Poniedziałkowy poranek rozczarował inwestorów liczących na kontynuacje dobrej passy z poprzedniego tygodnia. Notowania indeksu szerokiego rynku rozpoczęły się od luki spadkowej, po czym do 15:00 przewagę utrzymywali sprzedający. W końcówce sesji popyt zaczął odrabiać straty, ale ostatecznie udało się powrócić zaledwie w okolice otwarcia. WIG zamknął się 1,3% minusem przy obrocie sięgającym po sesji 794 mln zł. W układzie graficznym wyznaczona została niewielka biała świeca z długim dolnym cieniem, co może wskazywać na niechęć inwestorów do wyprzedawania akcji. Niemniej jednak, świeca umiejscowiona została poniżej poprzedniej zapewniając podaży spory obszar oporu w postaci luki.
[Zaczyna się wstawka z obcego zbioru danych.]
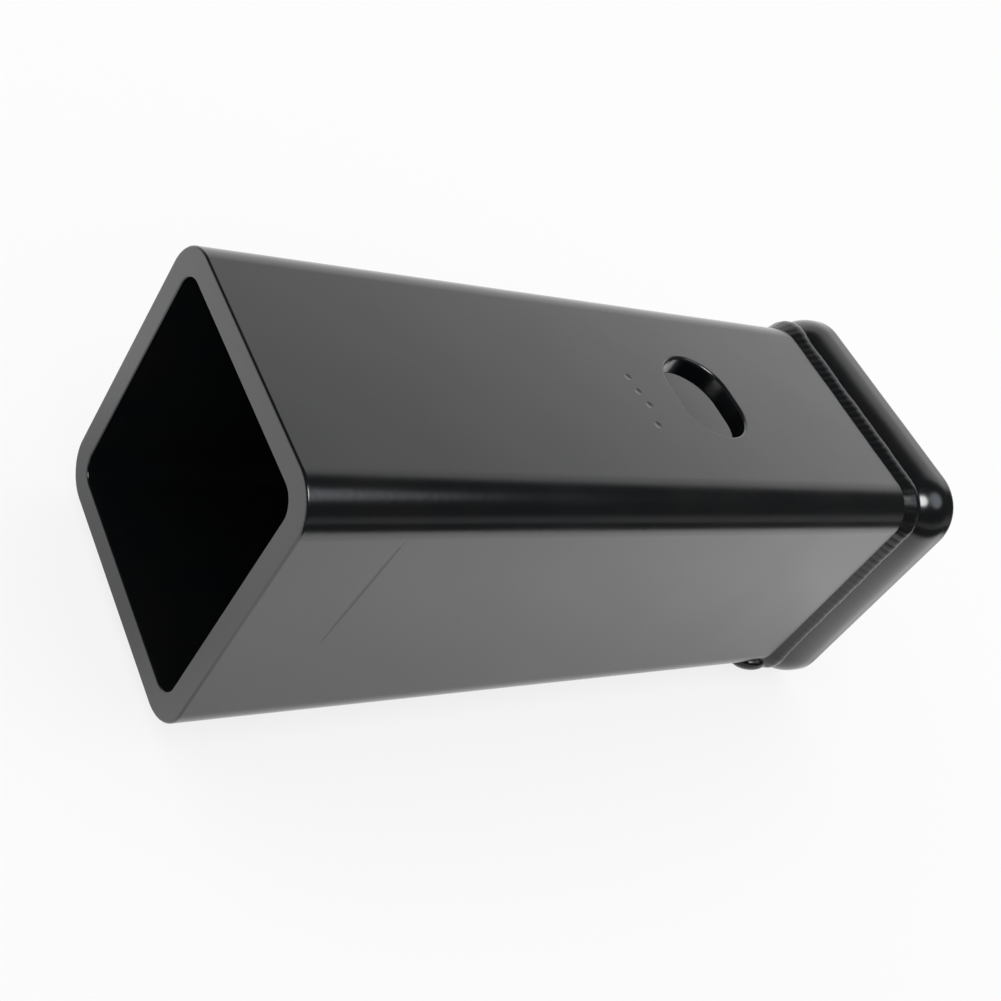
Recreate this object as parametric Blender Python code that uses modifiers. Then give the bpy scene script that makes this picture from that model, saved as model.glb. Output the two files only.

Analizując zachowanie oscylatorów po wczorajszej sesji trzeba uznać ich zgodność z ruchem indeksu. Spadki były jednak niewielkie i nie wygenerowały żadnych nowych sygnałów technicznych. Podobnie ADX utrzymał wartość 37 pkt. Początek dzisiejszych notowań może sprzyjać sprzedającym ze względu na mocną końcówkę wczorajszych zmagań, ale o
całym dniu zadecyduje determinacja kupujących w obronie wczorajszych dołków.